--- Start Task inputs ---
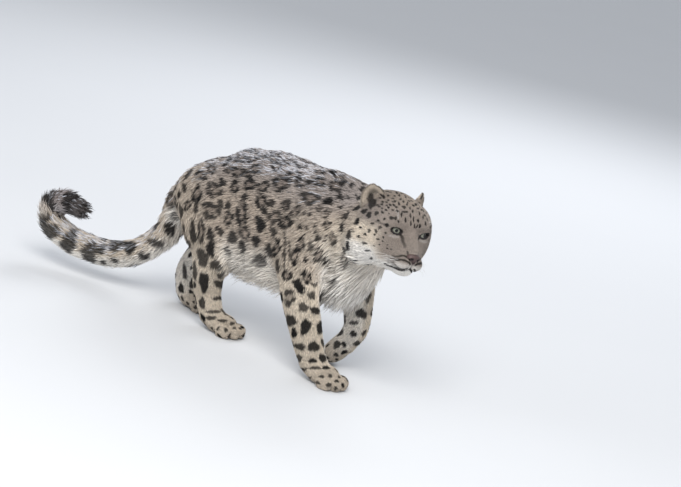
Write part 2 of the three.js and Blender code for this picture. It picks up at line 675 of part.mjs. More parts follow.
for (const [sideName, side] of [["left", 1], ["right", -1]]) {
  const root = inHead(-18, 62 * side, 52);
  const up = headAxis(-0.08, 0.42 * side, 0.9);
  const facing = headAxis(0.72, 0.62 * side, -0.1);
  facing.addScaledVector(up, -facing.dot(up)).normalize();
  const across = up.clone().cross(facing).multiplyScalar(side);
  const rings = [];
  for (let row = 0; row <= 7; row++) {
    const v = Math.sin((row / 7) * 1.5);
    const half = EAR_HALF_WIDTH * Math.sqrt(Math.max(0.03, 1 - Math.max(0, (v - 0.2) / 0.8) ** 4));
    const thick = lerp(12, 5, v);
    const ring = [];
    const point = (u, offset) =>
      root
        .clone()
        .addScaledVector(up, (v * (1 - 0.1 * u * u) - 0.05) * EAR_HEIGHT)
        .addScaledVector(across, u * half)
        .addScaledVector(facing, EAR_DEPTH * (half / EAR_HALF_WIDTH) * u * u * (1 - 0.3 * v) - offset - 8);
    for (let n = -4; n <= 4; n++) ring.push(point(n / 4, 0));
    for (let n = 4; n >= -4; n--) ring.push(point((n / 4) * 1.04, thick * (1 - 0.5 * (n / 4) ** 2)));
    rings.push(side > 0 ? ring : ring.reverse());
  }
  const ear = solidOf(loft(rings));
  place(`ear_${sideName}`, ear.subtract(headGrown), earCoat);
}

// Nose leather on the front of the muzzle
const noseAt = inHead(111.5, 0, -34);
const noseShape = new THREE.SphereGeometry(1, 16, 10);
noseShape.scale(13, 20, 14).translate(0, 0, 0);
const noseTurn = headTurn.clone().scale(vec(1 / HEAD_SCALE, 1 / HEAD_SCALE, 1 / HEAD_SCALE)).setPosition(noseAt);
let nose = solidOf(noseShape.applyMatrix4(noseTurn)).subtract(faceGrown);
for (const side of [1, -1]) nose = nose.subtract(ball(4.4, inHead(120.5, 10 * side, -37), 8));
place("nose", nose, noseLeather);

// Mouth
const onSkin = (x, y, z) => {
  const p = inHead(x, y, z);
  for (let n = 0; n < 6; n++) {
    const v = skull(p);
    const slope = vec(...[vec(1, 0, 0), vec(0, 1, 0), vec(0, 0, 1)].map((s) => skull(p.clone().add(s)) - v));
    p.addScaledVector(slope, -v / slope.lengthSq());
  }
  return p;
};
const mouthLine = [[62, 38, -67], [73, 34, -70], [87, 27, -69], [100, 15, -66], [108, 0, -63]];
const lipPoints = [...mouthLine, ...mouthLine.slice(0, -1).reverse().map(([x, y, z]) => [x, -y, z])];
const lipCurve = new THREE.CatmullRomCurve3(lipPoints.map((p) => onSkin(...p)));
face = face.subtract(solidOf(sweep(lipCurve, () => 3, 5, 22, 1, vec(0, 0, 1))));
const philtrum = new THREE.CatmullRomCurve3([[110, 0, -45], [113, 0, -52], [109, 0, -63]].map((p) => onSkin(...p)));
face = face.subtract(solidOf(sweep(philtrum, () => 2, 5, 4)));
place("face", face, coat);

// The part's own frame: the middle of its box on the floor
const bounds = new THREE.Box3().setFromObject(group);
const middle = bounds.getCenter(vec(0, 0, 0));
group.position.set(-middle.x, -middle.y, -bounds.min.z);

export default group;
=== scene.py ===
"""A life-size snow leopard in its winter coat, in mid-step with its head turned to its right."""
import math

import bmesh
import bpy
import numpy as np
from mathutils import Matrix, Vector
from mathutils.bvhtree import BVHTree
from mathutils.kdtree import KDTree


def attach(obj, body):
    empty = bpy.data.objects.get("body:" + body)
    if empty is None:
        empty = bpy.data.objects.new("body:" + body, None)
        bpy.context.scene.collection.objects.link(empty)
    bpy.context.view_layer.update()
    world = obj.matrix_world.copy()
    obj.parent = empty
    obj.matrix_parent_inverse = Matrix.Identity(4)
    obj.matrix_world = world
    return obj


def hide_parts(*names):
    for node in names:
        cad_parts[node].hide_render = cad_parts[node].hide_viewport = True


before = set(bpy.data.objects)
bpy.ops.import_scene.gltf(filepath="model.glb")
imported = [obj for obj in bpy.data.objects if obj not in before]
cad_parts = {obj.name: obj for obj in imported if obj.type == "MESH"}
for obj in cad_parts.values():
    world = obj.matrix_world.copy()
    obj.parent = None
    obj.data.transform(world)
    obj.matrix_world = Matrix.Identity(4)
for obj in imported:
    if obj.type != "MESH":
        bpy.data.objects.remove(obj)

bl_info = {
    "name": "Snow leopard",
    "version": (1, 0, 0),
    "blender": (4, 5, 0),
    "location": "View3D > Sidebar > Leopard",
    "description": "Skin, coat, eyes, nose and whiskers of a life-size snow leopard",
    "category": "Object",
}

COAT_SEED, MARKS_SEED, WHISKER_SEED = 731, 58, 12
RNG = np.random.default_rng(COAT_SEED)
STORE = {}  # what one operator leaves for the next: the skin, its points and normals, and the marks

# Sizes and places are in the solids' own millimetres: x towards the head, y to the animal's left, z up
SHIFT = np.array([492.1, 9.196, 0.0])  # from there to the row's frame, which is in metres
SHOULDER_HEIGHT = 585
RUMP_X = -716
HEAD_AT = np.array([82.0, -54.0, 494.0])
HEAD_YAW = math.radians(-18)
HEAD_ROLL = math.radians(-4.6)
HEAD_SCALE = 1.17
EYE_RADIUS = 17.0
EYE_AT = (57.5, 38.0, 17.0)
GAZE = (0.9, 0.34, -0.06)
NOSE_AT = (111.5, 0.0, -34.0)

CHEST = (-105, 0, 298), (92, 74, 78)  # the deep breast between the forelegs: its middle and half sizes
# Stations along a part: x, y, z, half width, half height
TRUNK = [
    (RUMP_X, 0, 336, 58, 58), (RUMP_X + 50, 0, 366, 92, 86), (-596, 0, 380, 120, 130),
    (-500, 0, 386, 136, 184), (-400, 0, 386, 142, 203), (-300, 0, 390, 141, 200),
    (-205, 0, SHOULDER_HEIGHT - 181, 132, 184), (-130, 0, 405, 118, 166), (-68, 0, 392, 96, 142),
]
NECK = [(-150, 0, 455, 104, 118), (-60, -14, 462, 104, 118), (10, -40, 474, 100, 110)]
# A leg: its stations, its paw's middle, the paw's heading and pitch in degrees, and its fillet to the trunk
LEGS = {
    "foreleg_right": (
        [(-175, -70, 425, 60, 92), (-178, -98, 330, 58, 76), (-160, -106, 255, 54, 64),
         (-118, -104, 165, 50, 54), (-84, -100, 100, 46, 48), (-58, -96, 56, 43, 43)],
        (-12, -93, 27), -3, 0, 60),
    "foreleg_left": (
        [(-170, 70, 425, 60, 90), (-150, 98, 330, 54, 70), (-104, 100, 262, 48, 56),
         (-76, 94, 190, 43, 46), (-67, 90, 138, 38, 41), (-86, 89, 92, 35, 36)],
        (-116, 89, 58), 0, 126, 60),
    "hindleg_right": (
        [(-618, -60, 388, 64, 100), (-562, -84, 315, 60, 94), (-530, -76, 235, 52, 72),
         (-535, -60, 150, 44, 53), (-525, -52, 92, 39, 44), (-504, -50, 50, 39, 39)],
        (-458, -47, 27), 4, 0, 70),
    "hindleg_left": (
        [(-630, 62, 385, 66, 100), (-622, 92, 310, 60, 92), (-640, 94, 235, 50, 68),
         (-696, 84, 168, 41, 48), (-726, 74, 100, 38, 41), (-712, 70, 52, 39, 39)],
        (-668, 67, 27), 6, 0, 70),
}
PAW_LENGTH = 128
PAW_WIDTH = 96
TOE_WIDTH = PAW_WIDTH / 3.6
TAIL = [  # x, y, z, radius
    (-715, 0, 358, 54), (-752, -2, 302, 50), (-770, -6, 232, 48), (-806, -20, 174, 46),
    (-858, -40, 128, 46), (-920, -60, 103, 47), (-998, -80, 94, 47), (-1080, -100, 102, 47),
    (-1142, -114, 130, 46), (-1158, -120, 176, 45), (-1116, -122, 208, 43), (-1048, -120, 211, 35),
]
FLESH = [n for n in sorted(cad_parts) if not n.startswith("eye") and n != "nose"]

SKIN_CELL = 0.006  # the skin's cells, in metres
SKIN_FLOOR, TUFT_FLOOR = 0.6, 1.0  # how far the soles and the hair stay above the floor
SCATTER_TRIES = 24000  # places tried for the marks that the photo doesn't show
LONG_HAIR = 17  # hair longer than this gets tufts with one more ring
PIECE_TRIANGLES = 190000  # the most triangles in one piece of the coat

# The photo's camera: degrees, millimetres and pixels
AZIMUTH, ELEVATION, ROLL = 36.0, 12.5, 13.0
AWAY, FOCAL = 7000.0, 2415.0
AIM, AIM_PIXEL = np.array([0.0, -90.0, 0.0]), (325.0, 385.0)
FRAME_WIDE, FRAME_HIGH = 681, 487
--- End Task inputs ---
--- Start Task inputs ---
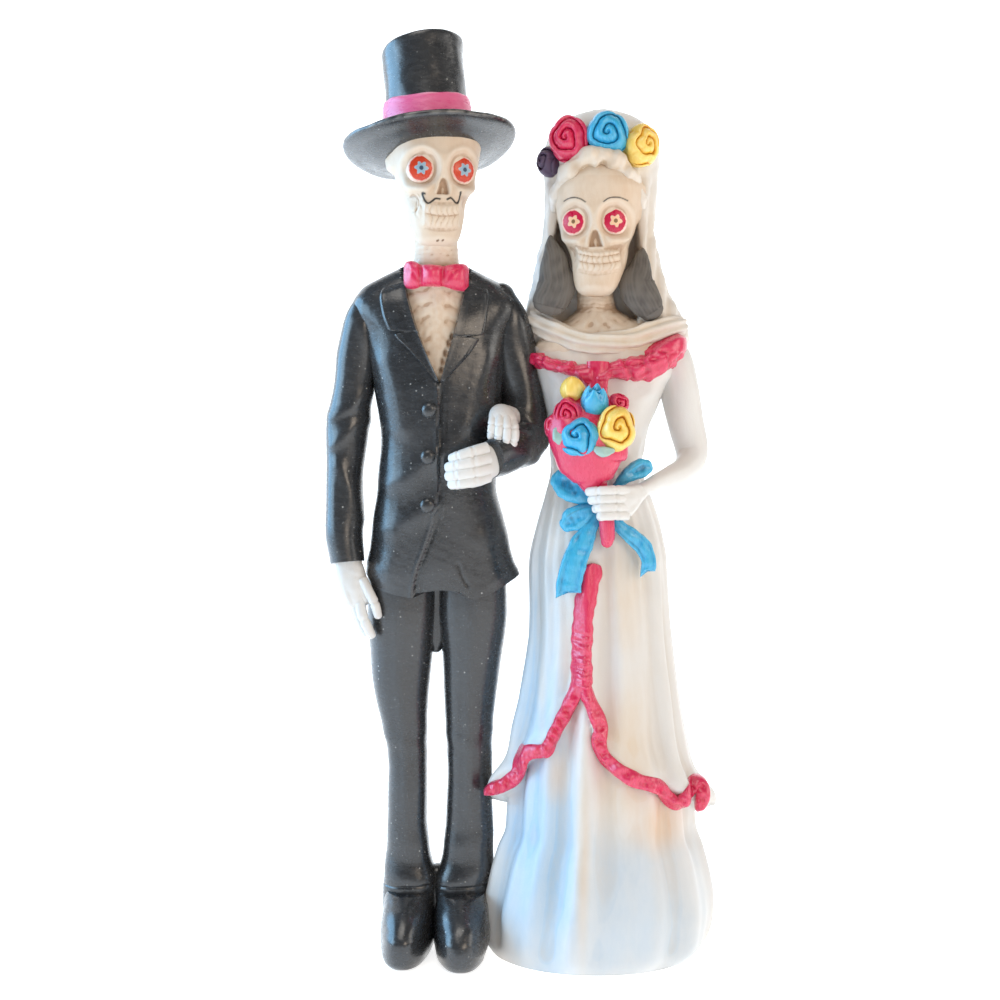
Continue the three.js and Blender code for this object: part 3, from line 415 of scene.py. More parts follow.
--- End Task inputs ---
** To be done **
The lines to be given again exactly are those from the one containing "in imported if" up to and including the one containing "bpy.data.objects.remove(obj)".

** Answer to this problem **
cad_parts = {obj.name: obj for obj in imported if obj.type == "MESH"}
for obj in cad_parts.values():
    world = obj.matrix_world.copy()
    obj.parent = None
    obj.data.transform(world)
    obj.matrix_world = Matrix.Identity(4)
for obj in imported:
    if obj.type != "MESH":
        bpy.data.objects.remove(obj)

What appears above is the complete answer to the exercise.